I let my sister know about the situation today too. She thought it was pretty interesting. I don’t think she really liked my ex-girlfriend either, so she was a bit happy that she’s out of my life now. We always thought of her as a psycho person, but she’s really gone over the top now. Bad news today too, my sister informed me that someone broke the mirror on my baby. Some kids were walking down my street in San Diego and went around breaking people’s car windows and mirrors and my car was parked on the street and was a victim. It’s going to cost $400 to replace. I’m not really mad about it, but if I was there, I would have gotten my gun and blew their knee caps out and ripped out the fingernails one by one till they bled to death. Damn assholes broke the mirror on my benz dude. I’m hella pissed now.
Then my ex-girlfriend’s now ex-boyfriend sent me an e-mail about his ex-girlfriend saying that he decided to break up with her. He thought it was understandable that I don’t get involved with it, and that he has no beef with me. But he’s lost his respect for her and warned me about her. But it should have been me warning him about her. I really feel sorry for him because he was just used the whole time. I’m not sure if he enjoyed it or not, but I had the feeling that he was intending to marry her and I think that’s why there was so much trouble. I think that she still has in her mind to marry me, but there’s no way in hell that I’m up for that shit. She’s a dirty little person and I have no respect for her. So I think that she’s done a good job to get everyone to lose respect for her. Its sad how all this breaks down though.

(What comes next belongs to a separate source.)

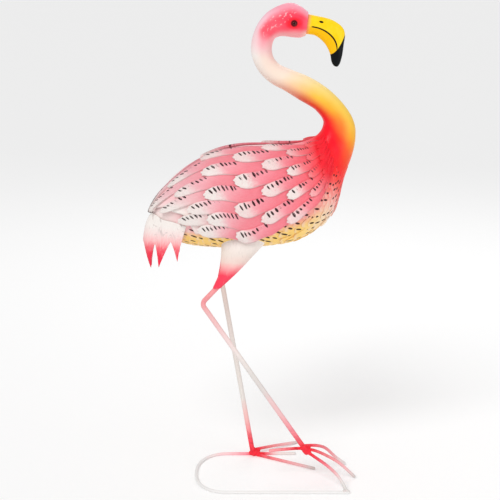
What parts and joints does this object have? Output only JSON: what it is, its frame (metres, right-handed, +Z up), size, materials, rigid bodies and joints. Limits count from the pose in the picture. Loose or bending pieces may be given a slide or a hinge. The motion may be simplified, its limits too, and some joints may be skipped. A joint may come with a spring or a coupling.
{
  "type": "metal flamingo garden statue",
  "caption": "Standing flamingo of painted sheet metal with an S-shaped neck, feathered wings, hooked beak, rod legs with long toes and a wire rail loop it stands on.",
  "frame": {"origin": "on the ground, at the middle of the figure's overall length and width", "axes": "+Z up; +X the way the bird looks; +Y to the bird's left"},
  "size_m": [0.4059, 0.2635, 0.8996],
  "materials": {
    "feather_paint": "glossy enamel, pink feathers with white tips",
    "beak_paint": "glossy yellow enamel with a black tip",
    "leg_paint": "satin pink to white enamel",
    "rail_paint": "satin white enamel",
    "eye_bead": "polished black bead"
  },
  "bodies": {
    "root": {"body": "feather_paint", "right_wing": "feather_paint", "left_wing": "feather_paint", "tail": "feather_paint", "beak": "beak_paint", "right_eye": "eye_bead", "left_eye": "eye_bead", "right_thigh": "leg_paint", "left_thigh": "leg_paint", "right_leg": "leg_paint", "left_leg": "leg_paint", "right_middle_toe": "leg_paint", "right_inner_toe": "leg_paint", "right_outer_toe": "leg_paint", "right_hind_toe": "leg_paint", "left_middle_toe": "leg_paint", "left_inner_toe": "leg_paint", "left_outer_toe": "leg_paint", "rail": "rail_paint"}
  },
  "joints": []
}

But after all this that happened today, I really do generally feel happy. Today’s weather wasn’t very hot at all. I didn’t get a chance to go out though, although I really wanted to. It even rained a little bit today, which I thought was very weird. So I probably got really fat today because I didn’t do much but sit in the same spot for the entire day. I was playing a lot of computer games that I downloaded off the internet and the traditional games like MS hearts and Solitaire too. I’ve gotten so good at those games. It’s really ridiculous. I’m sorry, but I think I’m going to make this post hidden, which would be the first, but it’s been a little too personal to have open and exposed online.